### Given material:
>>

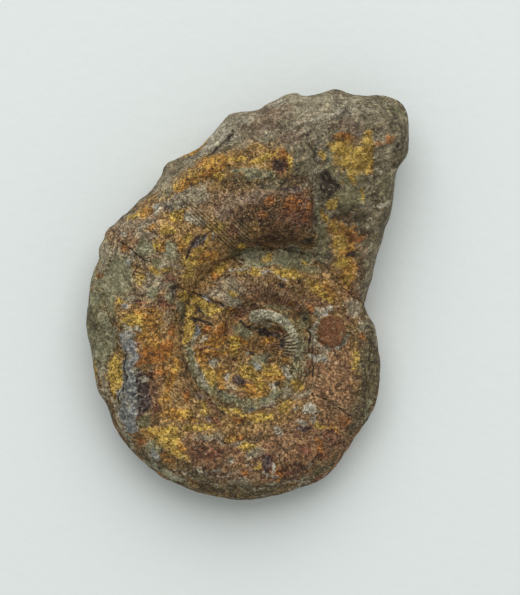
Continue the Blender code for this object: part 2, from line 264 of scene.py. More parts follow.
def matrix_height(x, y):
    """A weighted mean of the spot heights; each weight is a bell curve over the distance to its spot.

    A tiny weight is added to each, so that their sum isn't 0 far from all of them.
    """
    spots = np.array(MATRIX_SPOTS)
    far = (x[..., None] - spots[:, 0]) ** 2 + (y[..., None] - spots[:, 1]) ** 2
    say = np.exp(-far / (2 * SPOT_REACH**2)) + 1e-9
    return (say * spots[:, 2]).sum(axis=-1) / say.sum(axis=-1)


def matrix_share(x, y):
    """1 on the matrix and 0 on the shell: past the mouth, and outside the body chamber's covered flank."""
    turn, across = coil_place(x, y)
    wander = rough(x, y, size=3.5, octaves=3, seed=30)
    outside = smooth_step(-MATRIX_LAP, 0.0, past_seam(x, y)) * (turn_angle(x, y) > 0.5)
    past_mouth = smooth_step(*MOUTH_X, x + MATRIX_WANDER[0] * wander) * outside
    covered = smooth_step(*MATRIX_EDGE, across + MATRIX_WANDER[1] * wander) * smooth_step(*COVER_TURNS, turn)
    return np.maximum(past_mouth, covered)


seam_x = np.array([COIL_AXIS[0] + SEAM_RADIUS, COIL_AXIS[0] - SEAM_RADIUS * WHORL_RATE**0.5])
print("seam height right and left, mm:", shell_height(seam_x, np.full(2, COIL_AXIS[1])).round(2))

# %% [markdown]
# ## Breaks, cracks and bumps
# The stone has been crushed, split and worn. Each break is a line of a few points with a width, and each
# bump is a place with a reach. A line's signed distance works for both kinds of break: its size cuts a
# groove, and its sign lifts one side above the other.

# %% Where the stone is cracked, stepped and dented, in mm
CRACKS = (
    # points, depth, half width
    (((-25.6, 10.7), (-24.4, 9.9), (-22.6, 8.4), (-21.4, 7.4), (-20.2, 6.6), (-18.5, 5.8)), 0.40, 0.28),
    (((-14.2, 1.6), (-12.3, 0.8), (-10.3, 0.2), (-8.9, -0.4), (-7.5, -0.9), (-6.3, -1.7),
      (-5.1, -2.1), (-3.5, -3.1), (-2.1, -4.3), (-1.0, -5.2)), 0.40, 0.24),
    (((12.9, -19.5), (14.5, -20.7), (16.5, -21.5), (18.1, -22.9), (19.7, -23.9), (21.4, -24.6)), 0.35, 0.24),
    (((-22.7, 3.6), (-22.1, 4.6), (-21.4, 5.4)), 0.30, 0.25),
    (((-7.9, 27.6), (-5.8, 28.4), (-4.6, 29.8), (-3.6, 30.8), (-2.9, 31.8), (-2.7, 32.8)), 0.75, 0.38),
    (((-11.4, -4.8), (-9.0, -5.3), (-7.0, -6.1)), 0.35, 0.35),
    (((16.6, 3.6), (19.3, 1.2), (21.6, -0.9), (23.6, -2.6)), 0.45, 0.40),
    (((-24.0, -11.6), (-24.2, -13.2), (-24.4, -14.6), (-24.2, -16.0), (-23.6, -17.1),
      (-24.5, -18.5), (-25.1, -20.2), (-25.4, -21.8), (-25.2, -24.0)), 0.25, 0.25),
)
HOLLOWS = (
    # points along the bottom, depth, half width
    (((13.4, 9.5), (13.8, 14.0), (13.0, 20.0), (13.6, 26.0), (12.8, 29.5)), 0.3, 0.7),
    (((-9.0, 21.4), (-4.0, 22.8), (2.0, 22.3), (7.0, 22.6), (12.0, 21.8)), 0.4, 1.3),
    (((-2.0, 8.6), (3.0, 8.2), (8.0, 8.6), (12.5, 8.4)), 0.2, 1.8),
)
STEPS = (
    # points, how far the left side stands above the right, width of the step, reach of its effect
    (((-26.6, 0.5), (-27.0, -3.2), (-26.0, -5.6), (-25.2, -8.2), (-24.4, -10.4), (-23.8, -12.3),
      (-24.0, -14.4), (-23.5, -16.8), (-24.6, -18.6), (-25.2, -21.0), (-24.6, -25.0)), 1.3, 0.35, 3.5),
    (((-4.9, 28.2), (-4.8, 25.5), (-4.6, 23.0)), -0.6, 0.30, 2.5),
    (((-22.0, 9.1), (-21.2, 10.9), (-20.0, 11.9), (-18.6, 12.4), (-17.0, 12.7)), 0.7, 0.30, 2.2),
    (((0.0, 5.4), (3.0, 5.0), (6.0, 6.1), (9.0, 7.2), (11.5, 5.9)), -0.5, 0.4, 2.0),
    (((-10.2, 8.0), (-9.9, 9.4), (-8.4, 10.9), (-7.4, 12.2)), -0.6, 0.35, 1.8),
    (((25.4, 16.9), (27.0, 17.9), (28.6, 18.6), (30.0, 19.6)), -0.7, 0.3, 2.4),
    (((11.0, 33.2), (14.0, 34.3), (17.0, 35.2), (20.0, 36.8), (22.0, 37.0)), 0.6, 0.3, 2.2),
)
# A broken facet: past the line through x, y the surface falls at this slope in this direction.
FACETS = (
    # x, y, direction in degrees, slope
    (10.0, 35.2, 88.0, 0.50), (-4.3, 30.0, 141.0, 0.55), (27.5, 34.5, 40.0, 0.60),
)
BUMPS = (
    # x, y, reach, rise
    (-10.5, 24.5, 2.6, 0.7), (-5.5, 28.0, 2.2, 0.6), (16.1, 22.0, 1.7, -1.6), (4.0, 22.4, 2.6, -0.8),
    (-3.0, 22.0, 3.0, -0.7), (12.5, 7.6, 3.6, -1.2), (20.5, 27.5, 3.0, 0.7), (19.3, 7.5, 2.6, 0.6),
    (-6.0, 6.5, 2.6, 0.9), (-10.5, 9.4, 2.0, -0.8), (-28.5, -2.0, 3.2, -1.5), (-28.0, -10.0, 3.2, -1.7),
    (-26.8, -17.5, 3.0, -1.4), (-24.0, -27.0, 2.6, -0.7), (-21.5, -13.5, 2.4, 0.6), (12.5, -23.0, 2.2, 0.6),
    (-1.0, -34.0, 3.6, 0.5), (-14.0, -29.0, 2.8, 0.5), (21.0, -19.0, 2.6, 0.5), (-25.0, 10.0, 3.0, -0.7),
    (-19.5, 13.5, 2.6, 0.6), (-18.0, 6.0, 3.0, 0.4), (28.5, 31.5, 2.6, 0.7), (25.5, 17.5, 2.6, -0.7),
    (11.5, 32.0, 2.6, 0.5), (1.5, 30.0, 2.6, -0.6), (-0.9, -7.5, 1.9, 1.0), (3.5, -7.9, 1.2, -1.0),
    (2.0, -12.2, 2.4, -0.9), (6.6, -9.8, 1.0, -0.6), (3.8, -33.5, 1.6, -0.5), (6.5, 25.2, 1.5, -0.5),
    (21.5, 7.8, 1.1, -0.6), (-15.2, 1.2, 1.4, -0.6), (-16.2, -32.3, 0.9, -0.5), (-20.6, -17.0, 1.6, -0.5),
)
DISC = (17.0, -7.7, 2.9)          # the smooth round scar on the right flank: x, y, radius
LUMP = (-0.9, -7.5, 3.6)          # the smooth lump beside the umbilicus: x, y, the square of its reach
CREST_TURN = 1.43                 # the inner whorl's worn crest is a spiral, this many turns inside the seam
CREST_HALF_WIDTHS = (1.15, 0.70)  # half its width where it starts and ends
CREST_ANGLES = (0.695, 1.03)      # and the stretch, in turns, over which it shows
COMB = (6.2, 1.3, 1.0, 0.075)     # its comb of ribs: radius, half length in mm; middle, half width in turns
BAND = (1.2, 1.25)                # the umbilicus's wall: how far inside the seam its middle is, half width
BAND_RIGHT = (0.9, 0.35)          # and how much more of both on the right side
BAND_ENDS = ((0.56, 0.46), (-0.20, -0.12))      # in turns: where it fades out at either end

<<

### What you have to do:
Recopy the whole listing exactly.

### Completed task:
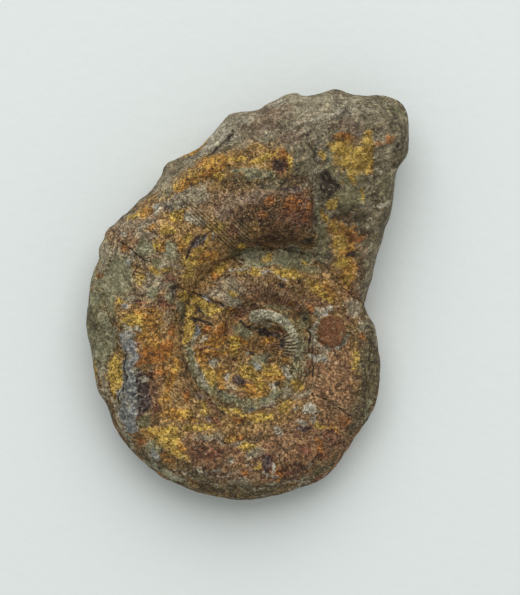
Continue the Blender code for this object: part 2, from line 264 of scene.py. More parts follow.
def matrix_height(x, y):
    """A weighted mean of the spot heights; each weight is a bell curve over the distance to its spot.

    A tiny weight is added to each, so that their sum isn't 0 far from all of them.
    """
    spots = np.array(MATRIX_SPOTS)
    far = (x[..., None] - spots[:, 0]) ** 2 + (y[..., None] - spots[:, 1]) ** 2
    say = np.exp(-far / (2 * SPOT_REACH**2)) + 1e-9
    return (say * spots[:, 2]).sum(axis=-1) / say.sum(axis=-1)


def matrix_share(x, y):
    """1 on the matrix and 0 on the shell: past the mouth, and outside the body chamber's covered flank."""
    turn, across = coil_place(x, y)
    wander = rough(x, y, size=3.5, octaves=3, seed=30)
    outside = smooth_step(-MATRIX_LAP, 0.0, past_seam(x, y)) * (turn_angle(x, y) > 0.5)
    past_mouth = smooth_step(*MOUTH_X, x + MATRIX_WANDER[0] * wander) * outside
    covered = smooth_step(*MATRIX_EDGE, across + MATRIX_WANDER[1] * wander) * smooth_step(*COVER_TURNS, turn)
    return np.maximum(past_mouth, covered)


seam_x = np.array([COIL_AXIS[0] + SEAM_RADIUS, COIL_AXIS[0] - SEAM_RADIUS * WHORL_RATE**0.5])
print("seam height right and left, mm:", shell_height(seam_x, np.full(2, COIL_AXIS[1])).round(2))

# %% [markdown]
# ## Breaks, cracks and bumps
# The stone has been crushed, split and worn. Each break is a line of a few points with a width, and each
# bump is a place with a reach. A line's signed distance works for both kinds of break: its size cuts a
# groove, and its sign lifts one side above the other.

# %% Where the stone is cracked, stepped and dented, in mm
CRACKS = (
    # points, depth, half width
    (((-25.6, 10.7), (-24.4, 9.9), (-22.6, 8.4), (-21.4, 7.4), (-20.2, 6.6), (-18.5, 5.8)), 0.40, 0.28),
    (((-14.2, 1.6), (-12.3, 0.8), (-10.3, 0.2), (-8.9, -0.4), (-7.5, -0.9), (-6.3, -1.7),
      (-5.1, -2.1), (-3.5, -3.1), (-2.1, -4.3), (-1.0, -5.2)), 0.40, 0.24),
    (((12.9, -19.5), (14.5, -20.7), (16.5, -21.5), (18.1, -22.9), (19.7, -23.9), (21.4, -24.6)), 0.35, 0.24),
    (((-22.7, 3.6), (-22.1, 4.6), (-21.4, 5.4)), 0.30, 0.25),
    (((-7.9, 27.6), (-5.8, 28.4), (-4.6, 29.8), (-3.6, 30.8), (-2.9, 31.8), (-2.7, 32.8)), 0.75, 0.38),
    (((-11.4, -4.8), (-9.0, -5.3), (-7.0, -6.1)), 0.35, 0.35),
    (((16.6, 3.6), (19.3, 1.2), (21.6, -0.9), (23.6, -2.6)), 0.45, 0.40),
    (((-24.0, -11.6), (-24.2, -13.2), (-24.4, -14.6), (-24.2, -16.0), (-23.6, -17.1),
      (-24.5, -18.5), (-25.1, -20.2), (-25.4, -21.8), (-25.2, -24.0)), 0.25, 0.25),
)
HOLLOWS = (
    # points along the bottom, depth, half width
    (((13.4, 9.5), (13.8, 14.0), (13.0, 20.0), (13.6, 26.0), (12.8, 29.5)), 0.3, 0.7),
    (((-9.0, 21.4), (-4.0, 22.8), (2.0, 22.3), (7.0, 22.6), (12.0, 21.8)), 0.4, 1.3),
    (((-2.0, 8.6), (3.0, 8.2), (8.0, 8.6), (12.5, 8.4)), 0.2, 1.8),
)
STEPS = (
    # points, how far the left side stands above the right, width of the step, reach of its effect
    (((-26.6, 0.5), (-27.0, -3.2), (-26.0, -5.6), (-25.2, -8.2), (-24.4, -10.4), (-23.8, -12.3),
      (-24.0, -14.4), (-23.5, -16.8), (-24.6, -18.6), (-25.2, -21.0), (-24.6, -25.0)), 1.3, 0.35, 3.5),
    (((-4.9, 28.2), (-4.8, 25.5), (-4.6, 23.0)), -0.6, 0.30, 2.5),
    (((-22.0, 9.1), (-21.2, 10.9), (-20.0, 11.9), (-18.6, 12.4), (-17.0, 12.7)), 0.7, 0.30, 2.2),
    (((0.0, 5.4), (3.0, 5.0), (6.0, 6.1), (9.0, 7.2), (11.5, 5.9)), -0.5, 0.4, 2.0),
    (((-10.2, 8.0), (-9.9, 9.4), (-8.4, 10.9), (-7.4, 12.2)), -0.6, 0.35, 1.8),
    (((25.4, 16.9), (27.0, 17.9), (28.6, 18.6), (30.0, 19.6)), -0.7, 0.3, 2.4),
    (((11.0, 33.2), (14.0, 34.3), (17.0, 35.2), (20.0, 36.8), (22.0, 37.0)), 0.6, 0.3, 2.2),
)
# A broken facet: past the line through x, y the surface falls at this slope in this direction.
FACETS = (
    # x, y, direction in degrees, slope
    (10.0, 35.2, 88.0, 0.50), (-4.3, 30.0, 141.0, 0.55), (27.5, 34.5, 40.0, 0.60),
)
BUMPS = (
    # x, y, reach, rise
    (-10.5, 24.5, 2.6, 0.7), (-5.5, 28.0, 2.2, 0.6), (16.1, 22.0, 1.7, -1.6), (4.0, 22.4, 2.6, -0.8),
    (-3.0, 22.0, 3.0, -0.7), (12.5, 7.6, 3.6, -1.2), (20.5, 27.5, 3.0, 0.7), (19.3, 7.5, 2.6, 0.6),
    (-6.0, 6.5, 2.6, 0.9), (-10.5, 9.4, 2.0, -0.8), (-28.5, -2.0, 3.2, -1.5), (-28.0, -10.0, 3.2, -1.7),
    (-26.8, -17.5, 3.0, -1.4), (-24.0, -27.0, 2.6, -0.7), (-21.5, -13.5, 2.4, 0.6), (12.5, -23.0, 2.2, 0.6),
    (-1.0, -34.0, 3.6, 0.5), (-14.0, -29.0, 2.8, 0.5), (21.0, -19.0, 2.6, 0.5), (-25.0, 10.0, 3.0, -0.7),
    (-19.5, 13.5, 2.6, 0.6), (-18.0, 6.0, 3.0, 0.4), (28.5, 31.5, 2.6, 0.7), (25.5, 17.5, 2.6, -0.7),
    (11.5, 32.0, 2.6, 0.5), (1.5, 30.0, 2.6, -0.6), (-0.9, -7.5, 1.9, 1.0), (3.5, -7.9, 1.2, -1.0),
    (2.0, -12.2, 2.4, -0.9), (6.6, -9.8, 1.0, -0.6), (3.8, -33.5, 1.6, -0.5), (6.5, 25.2, 1.5, -0.5),
    (21.5, 7.8, 1.1, -0.6), (-15.2, 1.2, 1.4, -0.6), (-16.2, -32.3, 0.9, -0.5), (-20.6, -17.0, 1.6, -0.5),
)
DISC = (17.0, -7.7, 2.9)          # the smooth round scar on the right flank: x, y, radius
LUMP = (-0.9, -7.5, 3.6)          # the smooth lump beside the umbilicus: x, y, the square of its reach
CREST_TURN = 1.43                 # the inner whorl's worn crest is a spiral, this many turns inside the seam
CREST_HALF_WIDTHS = (1.15, 0.70)  # half its width where it starts and ends
CREST_ANGLES = (0.695, 1.03)      # and the stretch, in turns, over which it shows
COMB = (6.2, 1.3, 1.0, 0.075)     # its comb of ribs: radius, half length in mm; middle, half width in turns
BAND = (1.2, 1.25)                # the umbilicus's wall: how far inside the seam its middle is, half width
BAND_RIGHT = (0.9, 0.35)          # and how much more of both on the right side
BAND_ENDS = ((0.56, 0.46), (-0.20, -0.12))      # in turns: where it fades out at either end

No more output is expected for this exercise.